* [DATASET CONTENT]
::::::::
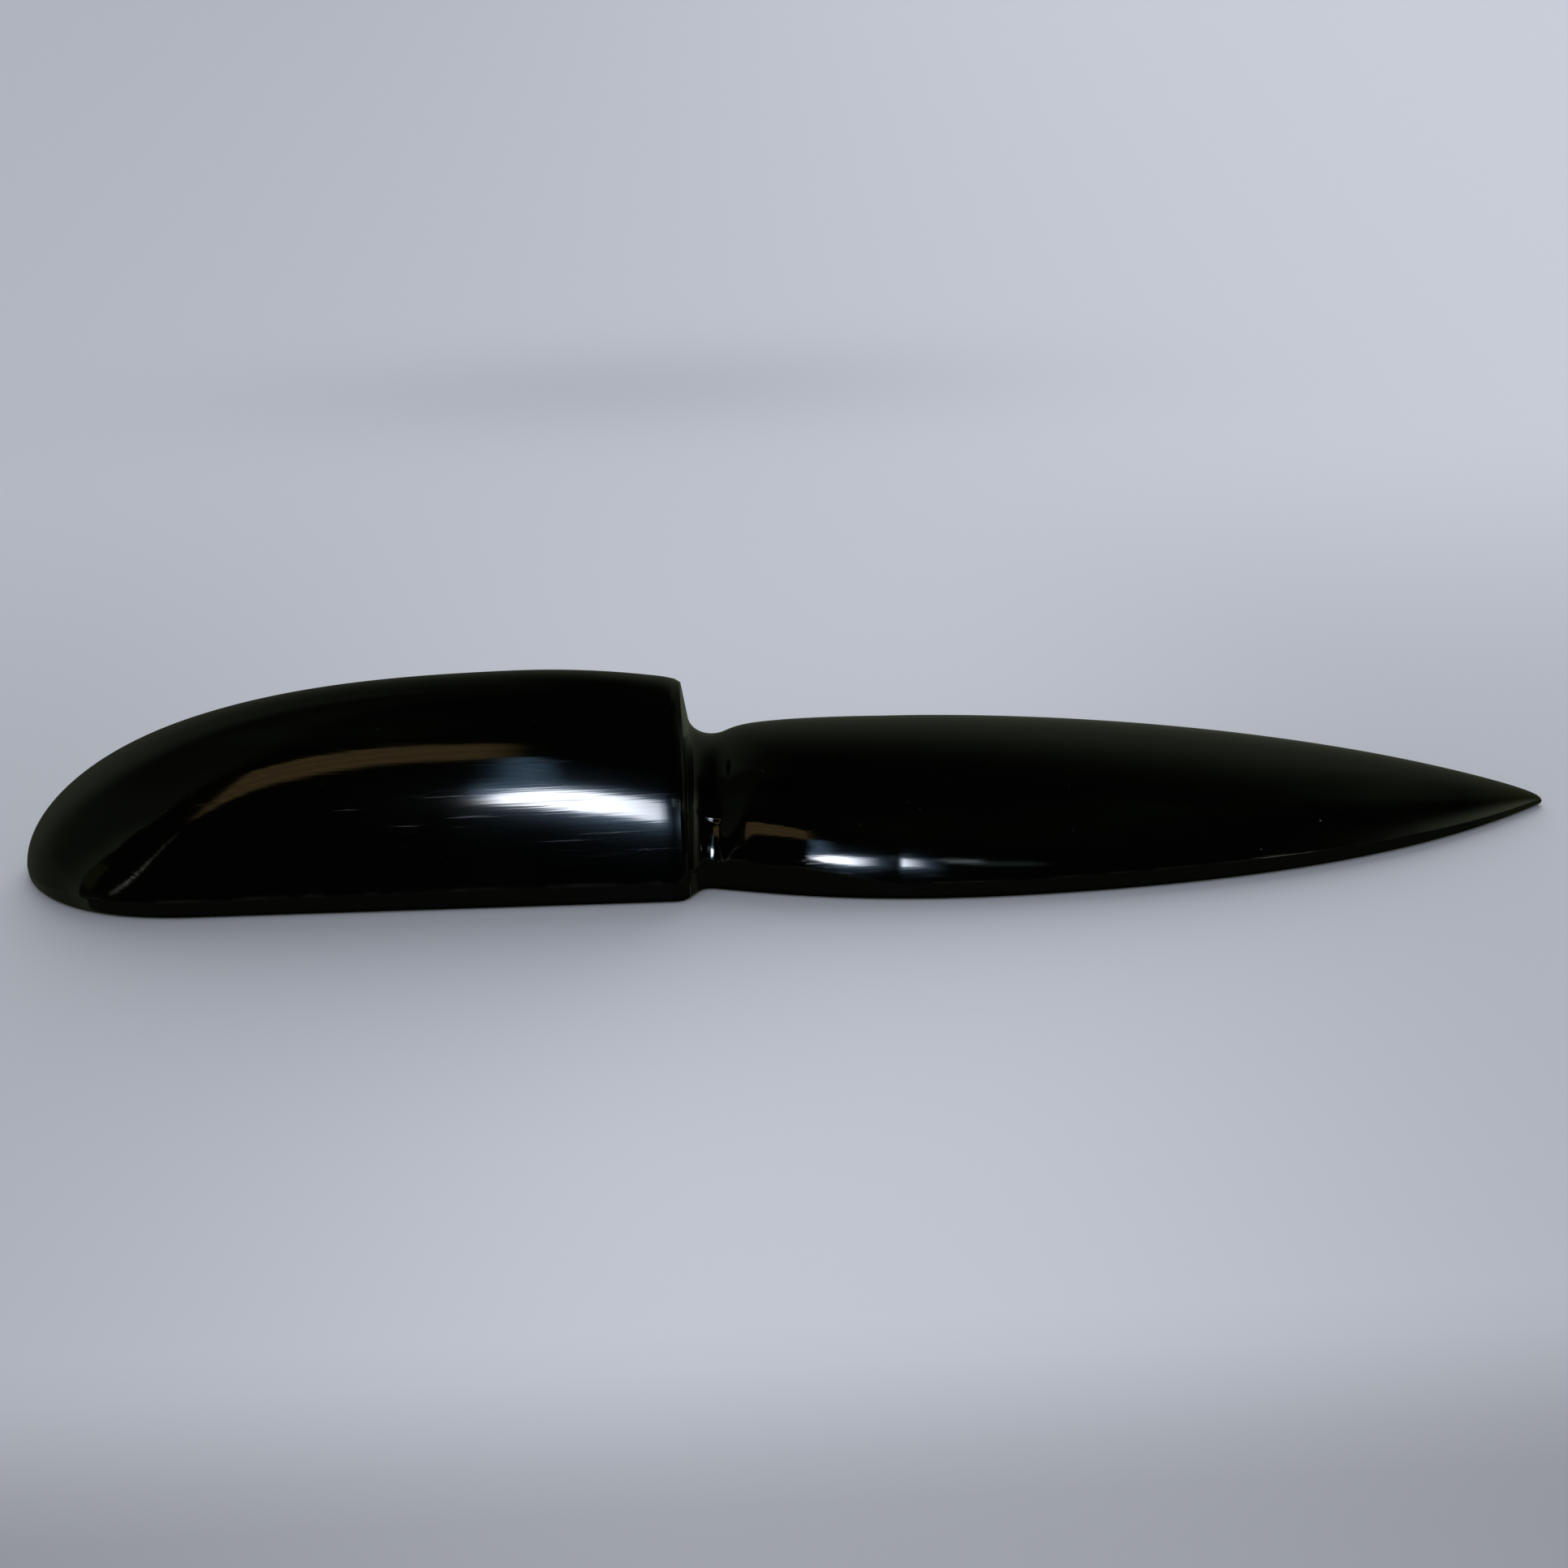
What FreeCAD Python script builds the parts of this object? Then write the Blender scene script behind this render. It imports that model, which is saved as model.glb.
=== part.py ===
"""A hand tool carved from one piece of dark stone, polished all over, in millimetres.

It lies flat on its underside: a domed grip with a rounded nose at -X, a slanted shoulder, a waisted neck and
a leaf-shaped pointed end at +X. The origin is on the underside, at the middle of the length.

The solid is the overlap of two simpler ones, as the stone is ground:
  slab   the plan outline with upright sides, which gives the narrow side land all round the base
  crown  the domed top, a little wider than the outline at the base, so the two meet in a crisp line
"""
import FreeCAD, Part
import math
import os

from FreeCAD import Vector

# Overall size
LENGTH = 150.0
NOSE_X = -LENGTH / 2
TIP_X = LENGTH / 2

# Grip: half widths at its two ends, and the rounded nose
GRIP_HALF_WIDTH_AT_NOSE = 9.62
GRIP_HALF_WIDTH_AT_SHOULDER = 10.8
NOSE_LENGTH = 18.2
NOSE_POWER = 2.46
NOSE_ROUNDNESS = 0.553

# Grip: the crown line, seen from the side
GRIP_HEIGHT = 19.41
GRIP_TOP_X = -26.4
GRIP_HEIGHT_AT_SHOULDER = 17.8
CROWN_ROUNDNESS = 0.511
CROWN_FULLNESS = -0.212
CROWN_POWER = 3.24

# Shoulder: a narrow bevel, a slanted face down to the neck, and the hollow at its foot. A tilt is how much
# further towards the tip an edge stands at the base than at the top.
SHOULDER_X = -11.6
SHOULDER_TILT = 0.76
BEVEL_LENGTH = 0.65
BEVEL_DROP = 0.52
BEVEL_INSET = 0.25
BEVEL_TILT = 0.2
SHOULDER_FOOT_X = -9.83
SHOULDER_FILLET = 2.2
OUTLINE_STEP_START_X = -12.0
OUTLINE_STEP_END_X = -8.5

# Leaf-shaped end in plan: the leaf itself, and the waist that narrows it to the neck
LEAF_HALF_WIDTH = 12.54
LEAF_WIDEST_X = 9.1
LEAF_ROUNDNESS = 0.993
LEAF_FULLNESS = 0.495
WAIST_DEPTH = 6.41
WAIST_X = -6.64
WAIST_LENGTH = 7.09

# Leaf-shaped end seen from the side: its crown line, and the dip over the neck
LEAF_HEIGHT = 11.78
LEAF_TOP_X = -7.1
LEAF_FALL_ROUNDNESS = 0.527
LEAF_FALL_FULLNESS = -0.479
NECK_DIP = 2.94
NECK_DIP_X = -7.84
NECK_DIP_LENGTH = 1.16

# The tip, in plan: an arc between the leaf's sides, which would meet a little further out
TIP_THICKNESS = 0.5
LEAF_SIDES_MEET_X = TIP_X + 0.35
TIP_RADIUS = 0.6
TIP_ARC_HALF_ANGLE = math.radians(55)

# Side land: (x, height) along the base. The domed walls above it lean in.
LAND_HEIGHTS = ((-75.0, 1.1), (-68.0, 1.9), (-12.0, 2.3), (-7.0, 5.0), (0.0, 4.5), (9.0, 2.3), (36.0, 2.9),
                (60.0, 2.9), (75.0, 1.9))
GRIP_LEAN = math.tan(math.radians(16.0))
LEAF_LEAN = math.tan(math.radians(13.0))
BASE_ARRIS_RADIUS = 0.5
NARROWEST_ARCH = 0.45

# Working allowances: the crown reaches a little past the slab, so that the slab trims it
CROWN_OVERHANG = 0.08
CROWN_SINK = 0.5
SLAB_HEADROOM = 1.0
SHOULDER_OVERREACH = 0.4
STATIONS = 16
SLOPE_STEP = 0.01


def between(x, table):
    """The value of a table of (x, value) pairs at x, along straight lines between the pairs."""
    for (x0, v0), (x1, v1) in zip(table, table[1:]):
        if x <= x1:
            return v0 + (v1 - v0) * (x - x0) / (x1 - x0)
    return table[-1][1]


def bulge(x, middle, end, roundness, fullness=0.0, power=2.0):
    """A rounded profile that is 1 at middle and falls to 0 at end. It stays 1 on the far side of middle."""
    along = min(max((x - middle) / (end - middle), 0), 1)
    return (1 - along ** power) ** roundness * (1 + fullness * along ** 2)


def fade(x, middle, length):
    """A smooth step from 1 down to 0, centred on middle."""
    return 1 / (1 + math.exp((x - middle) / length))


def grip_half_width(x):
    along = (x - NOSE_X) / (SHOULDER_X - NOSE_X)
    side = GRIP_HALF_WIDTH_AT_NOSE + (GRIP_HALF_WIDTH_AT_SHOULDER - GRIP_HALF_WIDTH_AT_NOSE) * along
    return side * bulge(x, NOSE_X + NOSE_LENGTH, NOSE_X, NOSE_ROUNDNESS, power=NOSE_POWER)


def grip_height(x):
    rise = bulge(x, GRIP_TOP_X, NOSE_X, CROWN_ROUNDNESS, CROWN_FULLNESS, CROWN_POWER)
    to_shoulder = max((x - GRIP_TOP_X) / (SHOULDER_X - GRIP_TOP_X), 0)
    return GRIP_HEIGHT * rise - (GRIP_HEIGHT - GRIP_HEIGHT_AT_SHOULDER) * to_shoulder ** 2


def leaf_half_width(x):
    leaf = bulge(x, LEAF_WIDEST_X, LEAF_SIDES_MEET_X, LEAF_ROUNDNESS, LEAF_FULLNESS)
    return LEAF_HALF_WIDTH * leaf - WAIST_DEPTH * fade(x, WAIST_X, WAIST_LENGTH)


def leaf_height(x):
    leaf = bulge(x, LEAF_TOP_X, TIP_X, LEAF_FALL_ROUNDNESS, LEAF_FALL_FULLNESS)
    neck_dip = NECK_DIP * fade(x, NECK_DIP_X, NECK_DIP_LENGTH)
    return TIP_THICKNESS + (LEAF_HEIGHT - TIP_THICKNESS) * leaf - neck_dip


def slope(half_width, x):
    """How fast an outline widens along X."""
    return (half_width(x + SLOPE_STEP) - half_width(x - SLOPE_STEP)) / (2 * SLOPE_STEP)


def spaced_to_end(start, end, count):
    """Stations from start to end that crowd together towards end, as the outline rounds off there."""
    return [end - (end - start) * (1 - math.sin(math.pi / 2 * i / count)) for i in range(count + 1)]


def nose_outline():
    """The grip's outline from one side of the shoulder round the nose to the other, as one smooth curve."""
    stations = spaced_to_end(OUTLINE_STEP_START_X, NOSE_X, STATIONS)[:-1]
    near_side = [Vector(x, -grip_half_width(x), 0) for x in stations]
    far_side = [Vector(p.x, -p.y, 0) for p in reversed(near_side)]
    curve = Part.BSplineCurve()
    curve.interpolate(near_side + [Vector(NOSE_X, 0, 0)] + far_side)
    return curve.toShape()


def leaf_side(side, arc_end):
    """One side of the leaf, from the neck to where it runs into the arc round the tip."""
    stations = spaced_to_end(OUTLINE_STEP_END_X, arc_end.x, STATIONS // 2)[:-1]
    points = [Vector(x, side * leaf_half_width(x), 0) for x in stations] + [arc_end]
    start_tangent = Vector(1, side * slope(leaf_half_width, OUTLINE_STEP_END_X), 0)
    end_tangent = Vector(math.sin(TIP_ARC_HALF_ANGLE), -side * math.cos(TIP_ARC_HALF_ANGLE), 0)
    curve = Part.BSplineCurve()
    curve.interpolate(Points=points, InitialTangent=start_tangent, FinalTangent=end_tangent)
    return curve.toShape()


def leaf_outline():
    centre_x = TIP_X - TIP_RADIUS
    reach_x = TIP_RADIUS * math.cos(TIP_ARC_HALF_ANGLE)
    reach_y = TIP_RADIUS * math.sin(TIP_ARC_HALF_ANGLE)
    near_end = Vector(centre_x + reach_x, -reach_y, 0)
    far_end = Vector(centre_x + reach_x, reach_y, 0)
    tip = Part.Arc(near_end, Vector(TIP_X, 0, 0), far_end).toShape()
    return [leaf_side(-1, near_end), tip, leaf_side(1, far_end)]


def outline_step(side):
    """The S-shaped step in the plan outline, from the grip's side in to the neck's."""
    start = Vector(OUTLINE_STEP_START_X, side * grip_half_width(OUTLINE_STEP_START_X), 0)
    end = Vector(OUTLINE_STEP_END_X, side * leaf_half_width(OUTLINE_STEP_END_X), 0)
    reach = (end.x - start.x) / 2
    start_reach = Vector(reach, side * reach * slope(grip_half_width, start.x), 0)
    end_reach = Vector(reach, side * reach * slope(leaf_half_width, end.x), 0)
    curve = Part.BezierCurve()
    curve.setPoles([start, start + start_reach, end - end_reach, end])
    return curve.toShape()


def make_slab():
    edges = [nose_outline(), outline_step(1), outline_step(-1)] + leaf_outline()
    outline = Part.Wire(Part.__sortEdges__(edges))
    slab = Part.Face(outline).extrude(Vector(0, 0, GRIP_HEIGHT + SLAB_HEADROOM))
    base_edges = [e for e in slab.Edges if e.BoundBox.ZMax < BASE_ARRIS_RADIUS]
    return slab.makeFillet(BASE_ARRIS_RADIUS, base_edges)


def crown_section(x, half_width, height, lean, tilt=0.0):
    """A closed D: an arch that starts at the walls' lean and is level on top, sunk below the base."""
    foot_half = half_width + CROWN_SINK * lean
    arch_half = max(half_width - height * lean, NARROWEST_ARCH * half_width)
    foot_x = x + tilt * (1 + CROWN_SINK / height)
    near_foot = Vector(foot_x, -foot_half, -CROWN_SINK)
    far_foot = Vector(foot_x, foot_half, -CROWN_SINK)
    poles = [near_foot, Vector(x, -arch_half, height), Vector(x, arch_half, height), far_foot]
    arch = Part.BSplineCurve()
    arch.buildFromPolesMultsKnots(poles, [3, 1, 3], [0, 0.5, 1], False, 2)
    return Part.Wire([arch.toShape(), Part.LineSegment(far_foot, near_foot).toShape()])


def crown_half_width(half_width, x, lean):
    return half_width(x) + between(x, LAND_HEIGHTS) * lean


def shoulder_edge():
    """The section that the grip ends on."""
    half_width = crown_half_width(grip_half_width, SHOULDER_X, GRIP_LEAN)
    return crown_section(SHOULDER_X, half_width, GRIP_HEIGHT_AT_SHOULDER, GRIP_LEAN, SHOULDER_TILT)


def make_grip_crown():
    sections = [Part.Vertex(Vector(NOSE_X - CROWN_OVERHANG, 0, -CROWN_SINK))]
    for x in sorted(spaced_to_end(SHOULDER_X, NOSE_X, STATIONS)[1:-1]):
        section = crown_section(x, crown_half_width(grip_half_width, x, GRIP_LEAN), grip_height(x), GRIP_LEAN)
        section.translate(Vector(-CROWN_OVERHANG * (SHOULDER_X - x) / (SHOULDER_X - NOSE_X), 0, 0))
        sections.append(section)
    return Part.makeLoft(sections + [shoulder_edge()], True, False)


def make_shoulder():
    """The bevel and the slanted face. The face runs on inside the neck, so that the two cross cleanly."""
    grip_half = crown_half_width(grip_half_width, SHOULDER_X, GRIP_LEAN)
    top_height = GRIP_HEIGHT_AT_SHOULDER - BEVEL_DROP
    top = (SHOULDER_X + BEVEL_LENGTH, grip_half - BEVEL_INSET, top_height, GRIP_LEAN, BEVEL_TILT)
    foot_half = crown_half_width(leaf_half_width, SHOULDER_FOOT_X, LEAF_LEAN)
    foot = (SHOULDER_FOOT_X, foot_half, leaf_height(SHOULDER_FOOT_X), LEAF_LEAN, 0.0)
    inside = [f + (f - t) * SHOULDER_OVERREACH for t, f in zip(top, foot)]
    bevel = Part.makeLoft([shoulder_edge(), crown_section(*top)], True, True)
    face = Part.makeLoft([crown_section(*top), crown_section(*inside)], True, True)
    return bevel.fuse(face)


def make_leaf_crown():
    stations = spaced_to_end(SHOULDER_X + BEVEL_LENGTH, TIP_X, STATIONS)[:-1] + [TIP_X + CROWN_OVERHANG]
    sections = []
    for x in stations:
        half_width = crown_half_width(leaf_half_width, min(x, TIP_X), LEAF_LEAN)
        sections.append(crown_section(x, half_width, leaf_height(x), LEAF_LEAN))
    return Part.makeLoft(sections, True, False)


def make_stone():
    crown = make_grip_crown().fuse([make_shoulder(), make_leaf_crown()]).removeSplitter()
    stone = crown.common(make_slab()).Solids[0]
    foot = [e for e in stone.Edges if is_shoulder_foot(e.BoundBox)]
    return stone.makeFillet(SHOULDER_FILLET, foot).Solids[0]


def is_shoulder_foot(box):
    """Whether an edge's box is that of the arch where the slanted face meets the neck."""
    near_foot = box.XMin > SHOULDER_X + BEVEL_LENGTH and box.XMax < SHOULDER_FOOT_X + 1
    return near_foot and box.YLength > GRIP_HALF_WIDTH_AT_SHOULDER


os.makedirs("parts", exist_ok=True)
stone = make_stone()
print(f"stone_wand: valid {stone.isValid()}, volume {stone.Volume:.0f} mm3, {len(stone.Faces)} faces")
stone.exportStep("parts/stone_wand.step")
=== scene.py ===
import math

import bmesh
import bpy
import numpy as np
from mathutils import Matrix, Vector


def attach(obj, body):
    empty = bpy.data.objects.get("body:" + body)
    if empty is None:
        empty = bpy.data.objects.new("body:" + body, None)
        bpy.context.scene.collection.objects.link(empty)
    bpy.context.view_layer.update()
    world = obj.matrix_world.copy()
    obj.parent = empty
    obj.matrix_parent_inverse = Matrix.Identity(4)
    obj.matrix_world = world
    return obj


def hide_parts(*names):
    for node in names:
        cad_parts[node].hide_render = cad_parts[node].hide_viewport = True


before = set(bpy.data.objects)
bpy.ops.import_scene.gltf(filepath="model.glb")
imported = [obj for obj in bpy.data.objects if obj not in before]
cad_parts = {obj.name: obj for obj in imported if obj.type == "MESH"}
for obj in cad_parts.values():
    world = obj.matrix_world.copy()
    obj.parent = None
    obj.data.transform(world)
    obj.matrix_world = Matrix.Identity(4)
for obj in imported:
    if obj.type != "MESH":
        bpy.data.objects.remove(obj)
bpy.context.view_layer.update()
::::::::
* [WHAT THIS TASK INVOLVES] Only the lines from the one containing "stone = make_stone()" to the end of the listing belong in the output, each reproduced exactly.

* [TASK SOLUTION]
stone = make_stone()
print(f"stone_wand: valid {stone.isValid()}, volume {stone.Volume:.0f} mm3, {len(stone.Faces)} faces")
stone.exportStep("parts/stone_wand.step")
=== scene.py ===
import math

import bmesh
import bpy
import numpy as np
from mathutils import Matrix, Vector


def attach(obj, body):
    empty = bpy.data.objects.get("body:" + body)
    if empty is None:
        empty = bpy.data.objects.new("body:" + body, None)
        bpy.context.scene.collection.objects.link(empty)
    bpy.context.view_layer.update()
    world = obj.matrix_world.copy()
    obj.parent = empty
    obj.matrix_parent_inverse = Matrix.Identity(4)
    obj.matrix_world = world
    return obj


def hide_parts(*names):
    for node in names:
        cad_parts[node].hide_render = cad_parts[node].hide_viewport = True


before = set(bpy.data.objects)
bpy.ops.import_scene.gltf(filepath="model.glb")
imported = [obj for obj in bpy.data.objects if obj not in before]
cad_parts = {obj.name: obj for obj in imported if obj.type == "MESH"}
for obj in cad_parts.values():
    world = obj.matrix_world.copy()
    obj.parent = None
    obj.data.transform(world)
    obj.matrix_world = Matrix.Identity(4)
for obj in imported:
    if obj.type != "MESH":
        bpy.data.objects.remove(obj)
bpy.context.view_layer.update()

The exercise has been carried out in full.